Be the model, always. Grace & Courtesy cannot be taught from the outside. It must be lived by the adult in the environment. The child’s mirror neurons are registering tone of voice, facial expression, how the educator handles conflict, how materials are treated. There is no moment when the educator is off duty as a moral model.
Prepare an emotionally safe environment. Emotional connection is the prerequisite for learning — not a nice addition to it. Safety enables curiosity, and curiosity enables moral risk-taking: the willingness to try the right thing even when it is difficult.
Deliver lessons with calm, warmth, and repetition. Moral learning at 3–6 requires embodied, repeated experience. It does not require lectures. Grace & Courtesy lessons must be offered as invitations, never corrections.

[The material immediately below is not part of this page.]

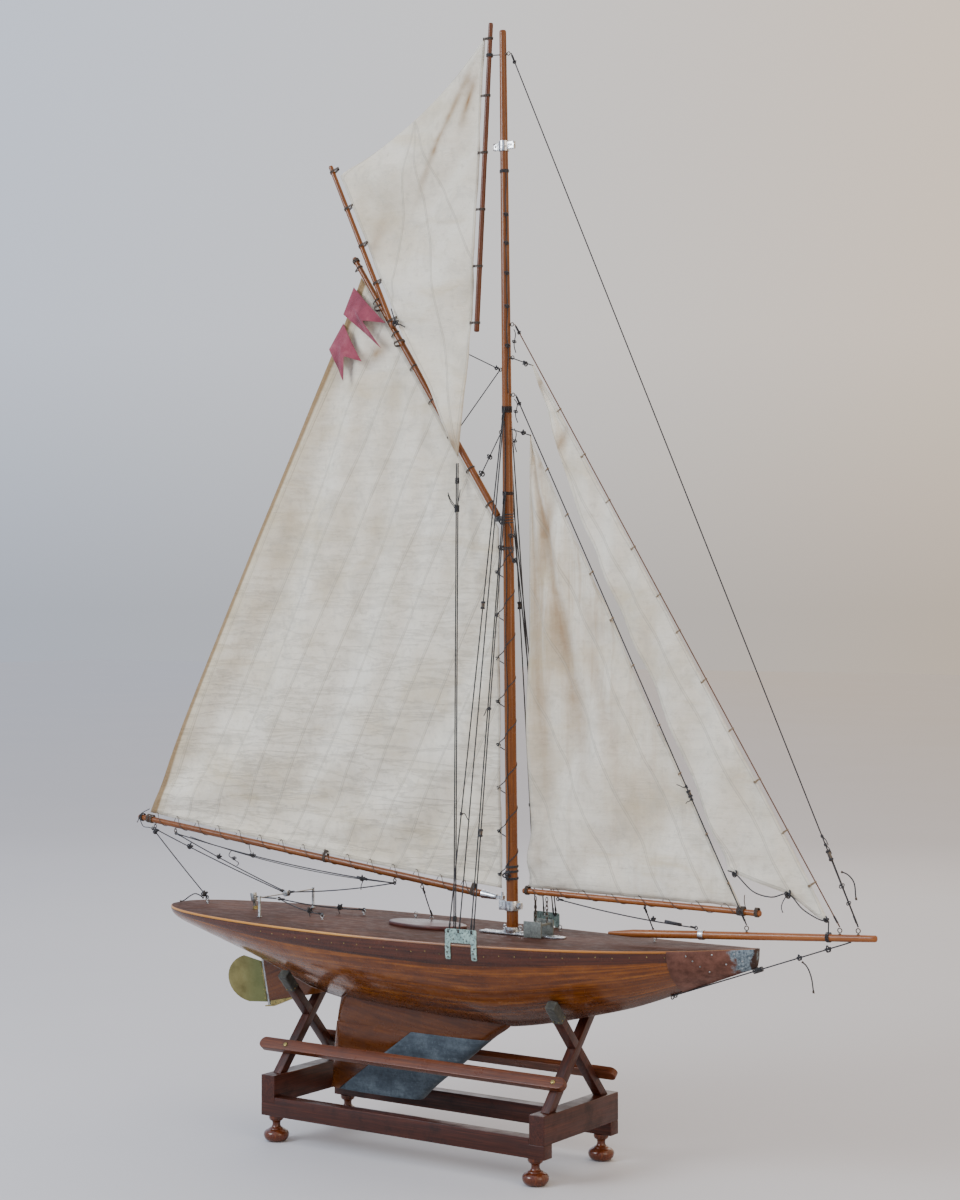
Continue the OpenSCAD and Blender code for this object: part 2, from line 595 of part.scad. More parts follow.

Observe before intervening. Moral readiness is real. A lesson delivered at the wrong moment produces shame; the same lesson at the right moment produces insight. The educator who observes carefully knows the difference.
Use language that builds moral agency, not compliance. The difference between “Say sorry” and “How do you think she felt? What could you do?” is not stylistic. The first bypasses the prefrontal cortex through social pressure. The second activates it. One produces performance; the other produces moral thinking.
Design Practical Life intentionally for moral outcomes. Every Practical Life activity is also a moral activity. The educator who sees it that way — who sequences activities to build independence, and understands that independence is the ground of moral confidence — is designing a moral curriculum, not just a practical one.
Attend to your own inner life. The educator’s emotional regulation matters — not as a personal virtue, but as a professional responsibility. A stressed, reactive adult activates stress responses in children that directly shut down learning and moral development. Reflective practice, self-care, and ongoing professional formation are not optional extras. They are requirements of the role.
VII. The 3–6 Years as the Moral Foundation
Moral development is not a separate track running alongside academic learning. It is learning, at the neurological level.
Practical Life and Grace & Courtesy are not soft skills included in the Montessori curriculum as a kindness to families. They are hard neuroscience: building the prefrontal cortex through purposeful action, myelinating self-control circuits through repetition, activating BDNF through environments that are meaningful, joyful, and genuinely challenging. The child who cares for plants, prepares food for friends, greets visitors with ease, and knows how to enter a conversation without interrupting is not displaying good manners. They are demonstrating a moral brain in formation — one whose architecture is being laid down right now, in these years, in these environments, through these practices.
The educator in a 3–6 Montessori environment carries enormous responsibility. And enormous power. What they provide — through the environment they prepare, the words they choose, the behaviors they model — shapes not only how children act today, but their future capacity for moral life.
That is the work. And neuroscience confirms: it matters more than we may have imagined.